The problem = Check every line below for the word "this" and copy each one that has it.
BEGIN Dataset content
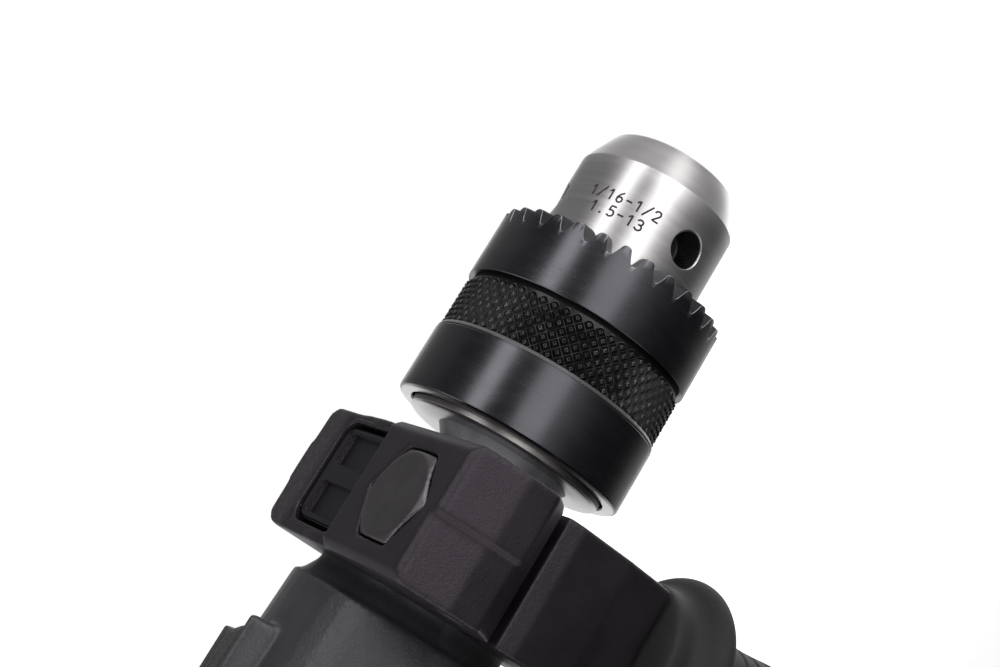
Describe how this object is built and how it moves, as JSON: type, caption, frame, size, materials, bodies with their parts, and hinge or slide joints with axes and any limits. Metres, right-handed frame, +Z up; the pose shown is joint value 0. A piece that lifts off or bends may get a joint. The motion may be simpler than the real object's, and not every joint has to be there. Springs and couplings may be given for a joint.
{
  "type": "electric drill",
  "caption": "Corded pistol-grip impact drill with a keyed three-jaw chuck that opens and closes, a geared motor inside and a clamp-on side handle.",
  "frame": {"origin": "middle of the pistol grip, where the hand holds the drill", "axes": "+X along the spindle towards the chuck's nose, +Z up, +Y to the user's left"},
  "size_m": [0.2925, 0.1126, 0.2087],
  "materials": {
    "sleeve_black": "satin black oxide, knurled band",
    "chuck_steel": "turned and brushed",
    "steel": "machined",
    "dark_steel": "black oxide",
    "spring_steel": "drawn",
    "cast_black": "black painted casting",
    "housing_plastic": "fine moulded texture",
    "clamp_plastic": "glass-filled nylon, satin",
    "black_plastic": "satin",
    "soft_grip": "matte",
    "bearing_steel": "ground",
    "bronze": "sintered",
    "copper": "turned bars",
    "winding": "varnished wire",
    "lamination": "stacked sheets",
    "brass": "stamped",
    "carbon": "pressed carbon",
    "mustard": "dipped"
  },
  "bodies": {
    "housing": {"gear_housing": "cast_black", "gear_housing_screws": "steel", "bearing_bracket": "steel", "left_housing": "housing_plastic", "right_housing": "housing_plastic", "front_bearing": "bearing_steel", "front_seal": "soft_grip", "spindle_bush": "bronze", "impact_spring": "spring_steel", "fixed_ratchet": "dark_steel", "armature_front_bearing": "bearing_steel", "armature_rear_bearing": "bearing_steel", "stator_core": "lamination", "field_coils": "winding", "air_baffle": "black_plastic", "brush_holders": "brass", "carbon_brushes": "carbon", "brush_springs": "spring_steel", "housing_screws": "steel", "rubber_grip": "soft_grip", "switch_body": "black_plastic", "noise_capacitor": "mustard", "cord_gland": "soft_grip", "cord_clamp": "black_plastic"},
    "armature": {"armature_shaft": "steel", "armature_core": "lamination", "armature_windings": "winding", "commutator": "copper", "cooling_fan": "black_plastic"},
    "thrust_carrier": {"thrust_washer": "steel"},
    "spindle_group": {"spindle": "steel", "output_gear": "steel", "moving_ratchet": "dark_steel", "spindle_circlip": "dark_steel", "chuck_body": "chuck_steel", "chuck_screw": "dark_steel"},
    "sleeve_group": {"chuck_sleeve": "sleeve_black", "jaw_nut": "dark_steel"},
    "jaw_a": {"jaw_1": "dark_steel"},
    "jaw_b": {"jaw_2": "dark_steel"},
    "jaw_c": {"jaw_3": "dark_steel"},
    "mode_selector": {"mode_knob": "black_plastic", "mode_shift_bar": "steel"},
    "trigger_group": {"trigger": "black_plastic"},
    "wheel_group": {"speed_wheel": "black_plastic"},
    "lock_group": {"lock_button": "black_plastic"},
    "lever_group": {"reverse_lever": "black_plastic"},
    "ring_group": {"clamp_ring": "clamp_plastic"},
    "bolt_group": {"clamp_bolt": "dark_steel"},
    "handle_group": {"side_grip": "black_plastic", "grip_insert": "steel"}
  },
  "joints": [
    {"name": "impact_slide", "type": "slide", "parent": "housing", "child": "thrust_carrier", "axis": [1, 0, 0], "range_m": [-0.0012, 0], "stiffness_N_per_m": 9000, "springref_m": 0.004, "deforming": ["impact_spring"]},
    {"name": "chuck_spin", "type": "hinge", "parent": "thrust_carrier", "child": "spindle_group", "pos_m": [0.178, 0, 0.114], "axis": [1, 0, 0], "continuous": true},
    {"name": "armature_spin", "type": "hinge", "parent": "housing", "child": "armature", "pos_m": [0.038, 0, 0.0896], "axis": [1, 0, 0], "continuous": true},
    {"name": "sleeve_turn", "type": "hinge", "parent": "spindle_group", "child": "sleeve_group", "pos_m": [0.208, 0, 0.114], "axis": [-1, 0, 0], "range_deg": [0, 5095]},
    {"name": "jaw_slide_1", "type": "slide", "parent": "spindle_group", "child": "jaw_a", "axis": [0.9613, -0.024, 0.2746], "range_m": [0, 0.01996]},
    {"name": "jaw_slide_2", "type": "slide", "parent": "spindle_group", "child": "jaw_b", "axis": [0.9613, -0.2258, -0.1581], "range_m": [0, 0.01996]},
    {"name": "jaw_slide_3", "type": "slide", "parent": "spindle_group", "child": "jaw_c", "axis": [0.9613, 0.2498, -0.1165], "range_m": [0, 0.01996]},
    {"name": "mode_slide", "type": "slide", "parent": "housing", "child": "mode_selector", "axis": [0, 1, 0], "range_m": [-0.008, 0]},
    {"name": "trigger_pull", "type": "slide", "parent": "housing", "child": "trigger_group", "axis": [-1, 0, 0], "range_m": [0, 0.008], "stiffness_N_per_m": 1200, "springref_m": -0.003},
    {"name": "speed_dial", "type": "hinge", "parent": "trigger_group", "child": "wheel_group", "pos_m": [0.0338, 0, 0.038], "axis": [0, 0, 1], "range_deg": [0, 540]},
    {"name": "lock_press", "type": "slide", "parent": "housing", "child": "lock_group", "axis": [0, -1, 0], "range_m": [0, 0.003], "stiffness_N_per_m": 800, "springref_m": -0.001},
    {"name": "reverse_swing", "type": "hinge", "parent": "housing", "child": "lever_group", "pos_m": [0.006, 0, 0.049], "axis": [0, 0, 1], "range_deg": [-10, 10]},
    {"name": "ring_turn", "type": "hinge", "parent": "housing", "child": "ring_group", "pos_m": [0.15455, 0, 0.114], "axis": [1, 0, 0], "continuous": true},
    {"name": "grip_turn", "type": "hinge", "parent": "ring_group", "child": "handle_group", "pos_m": [0.15455, -0.02366, 0.09978], "axis": [0, -0.515, 0.8572], "range_deg": [0, 720]},
    {"name": "bolt_slide", "type": "slide", "parent": "ring_group", "child": "bolt_group", "axis": [0, -0.515, 0.8572], "range_m": [0, 0.0035]}
  ],
  "couplings": [
    {"joint": "armature_spin", "follows": "chuck_spin", "ratio": -7.7143},
    {"joint": "jaw_slide_1", "follows": "sleeve_turn", "m_per_rad": 0.00022446},
    {"joint": "jaw_slide_2", "follows": "sleeve_turn", "m_per_rad": 0.00022446},
    {"joint": "jaw_slide_3", "follows": "sleeve_turn", "m_per_rad": 0.00022446},
    {"joint": "bolt_slide", "follows": "grip_turn", "m_per_rad": 0.00027852}
  ]
}
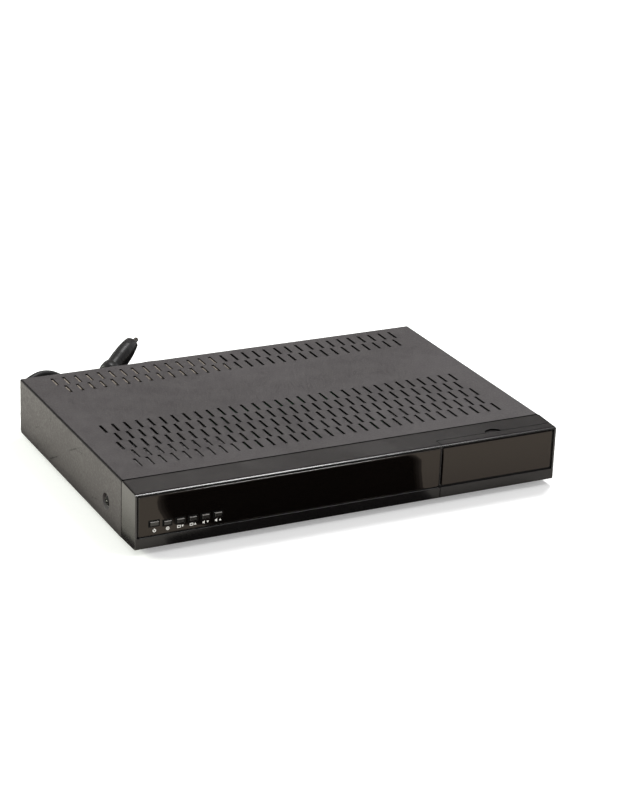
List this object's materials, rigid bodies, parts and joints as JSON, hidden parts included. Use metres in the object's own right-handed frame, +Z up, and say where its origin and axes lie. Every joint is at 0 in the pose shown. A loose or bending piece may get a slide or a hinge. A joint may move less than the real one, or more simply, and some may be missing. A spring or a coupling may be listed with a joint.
{
  "type": "satellite television receiver",
  "caption": "Slim black set-top receiver: slotted steel cover, gloss front with keys and a drop-down door, rear connectors and a captive mains cord.",
  "frame": {"origin": "on the surface the feet stand on, below the middle of the case and its rear connectors", "axes": "+Z up, -Y the front with keys and door, +X to the right as seen from the front"},
  "size_m": [0.34, 0.3509, 0.048],
  "materials": {
    "cover_paint": "black textured powder coat",
    "galvanised_sheet": "zinc-plated sheet",
    "rear_panel_paint": "black paint",
    "foot_rubber": "matte",
    "black_screws": "blackened steel",
    "board_screws": "zinc plate",
    "front_moulding": "satin black",
    "gloss_panel": "polished black",
    "steel_pins": "ground",
    "green_board": "solder mask",
    "switch_plastic": "matte",
    "display_glass": "polished",
    "ribbon_white": "satin",
    "tin_plate": "bright tin plate",
    "socket_plastic": "matte",
    "aluminium": "satin",
    "chip_plastic": "matte",
    "capacitor_sleeve": "satin",
    "header_plastic": "satin",
    "nickel_plate": "nickel plate",
    "jack_colours": "satin",
    "brown_board": "paper laminate",
    "ferrite": "matte ceramic and tape",
    "shield_plate": "tin plate",
    "switch_body": "satin",
    "rocker_plastic": "satin",
    "cord_bush_rubber": "matte",
    "cord_pvc": "soft matte",
    "tie_plastic": "satin",
    "plug_plastic": "satin",
    "key_plastic": "satin black"
  },
  "bodies": {
    "case": {"top_cover": "cover_paint", "chassis_tray": "galvanised_sheet", "rear_panel": "rear_panel_paint", "feet": "foot_rubber", "case_screws": "black_screws", "board_screws": "board_screws", "front_bezel": "front_moulding", "display_panel": "gloss_panel", "door_hinge_pins": "steel_pins", "front_board": "green_board", "key_switches": "switch_plastic", "display_module": "display_glass", "infrared_receiver": "switch_plastic", "front_ribbon": "ribbon_white", "card_slot_cage": "tin_plate", "smart_card_reader": "socket_plastic", "front_usb_socket": "tin_plate", "main_board": "green_board", "processor_heatsink": "aluminium", "board_chips": "chip_plastic", "board_capacitors": "capacitor_sleeve", "board_headers": "header_plastic", "satellite_tuners": "tin_plate", "aerial_tuner": "tin_plate", "satellite_connectors": "nickel_plate", "aerial_connectors": "nickel_plate", "scart_socket": "socket_plastic", "phono_housing": "socket_plastic", "phono_shells": "nickel_plate", "phono_cores": "jack_colours", "hdmi_socket": "tin_plate", "lan_usb_socket": "tin_plate", "optical_output": "socket_plastic", "supply_board": "brown_board", "supply_transformer": "ferrite", "supply_capacitors": "capacitor_sleeve", "supply_heatsinks": "aluminium", "supply_filter": "ferrite", "supply_shield": "shield_plate", "mains_switch_body": "switch_body", "hard_disk": "aluminium", "disk_bracket": "galvanised_sheet", "disk_cable": "ribbon_white", "power_harness": "ribbon_white", "cord_bush": "cord_bush_rubber", "cord_lead": "cord_pvc", "cord_coil": "cord_pvc", "cord_tie": "tie_plastic", "cord_tail": "cord_pvc", "mains_plug": "plug_plastic", "plug_pins": "nickel_plate"},
    "door": {"door_frame": "front_moulding", "door_insert": "gloss_panel"},
    "rocker": {"mains_rocker": "rocker_plastic"},
    "power_key_cap": {"power_key": "key_plastic"},
    "ok_key_cap": {"ok_key": "key_plastic"},
    "channel_down_key_cap": {"channel_down_key": "key_plastic"},
    "channel_up_key_cap": {"channel_up_key": "key_plastic"},
    "volume_down_key_cap": {"volume_down_key": "key_plastic"},
    "volume_up_key_cap": {"volume_up_key": "key_plastic"}
  },
  "joints": [
    {"name": "door_hinge", "type": "hinge", "parent": "case", "child": "door", "pos_m": [0.121, -0.11725, 0.0086], "axis": [1, 0, 0], "range_deg": [0, 90]},
    {"name": "rocker_pivot", "type": "hinge", "parent": "case", "child": "rocker", "pos_m": [-0.128, 0.11055, 0.026], "axis": [0, 0, 1], "range_deg": [0, 24]},
    {"name": "power_key_press", "type": "slide", "parent": "case", "child": "power_key_cap", "axis": [0, 1, 0], "range_m": [0, 0.0005], "stiffness_N_per_m": 800},
    {"name": "ok_key_press", "type": "slide", "parent": "case", "child": "ok_key_cap", "axis": [0, 1, 0], "range_m": [0, 0.0005], "stiffness_N_per_m": 800},
    {"name": "channel_down_key_press", "type": "slide", "parent": "case", "child": "channel_down_key_cap", "axis": [0, 1, 0], "range_m": [0, 0.0005], "stiffness_N_per_m": 800},
    {"name": "channel_up_key_press", "type": "slide", "parent": "case", "child": "channel_up_key_cap", "axis": [0, 1, 0], "range_m": [0, 0.0005], "stiffness_N_per_m": 800},
    {"name": "volume_down_key_press", "type": "slide", "parent": "case", "child": "volume_down_key_cap", "axis": [0, 1, 0], "range_m": [0, 0.0005], "stiffness_N_per_m": 800},
    {"name": "volume_up_key_press", "type": "slide", "parent": "case", "child": "volume_up_key_cap", "axis": [0, 1, 0], "range_m": [0, 0.0005], "stiffness_N_per_m": 800}
  ]
}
END Dataset content
Exercise solution =
Describe how this object is built and how it moves, as JSON: type, caption, frame, size, materials, bodies with their parts, and hinge or slide joints with axes and any limits. Metres, right-handed frame, +Z up; the pose shown is joint value 0. A piece that lifts off or bends may get a joint. The motion may be simpler than the real object's, and not every joint has to be there. Springs and couplings may be given for a joint.
List this object's materials, rigid bodies, parts and joints as JSON, hidden parts included. Use metres in the object's own right-handed frame, +Z up, and say where its origin and axes lie. Every joint is at 0 in the pose shown. A loose or bending piece may get a slide or a hinge. A joint may move less than the real one, or more simply, and some may be missing. A spring or a coupling may be listed with a joint.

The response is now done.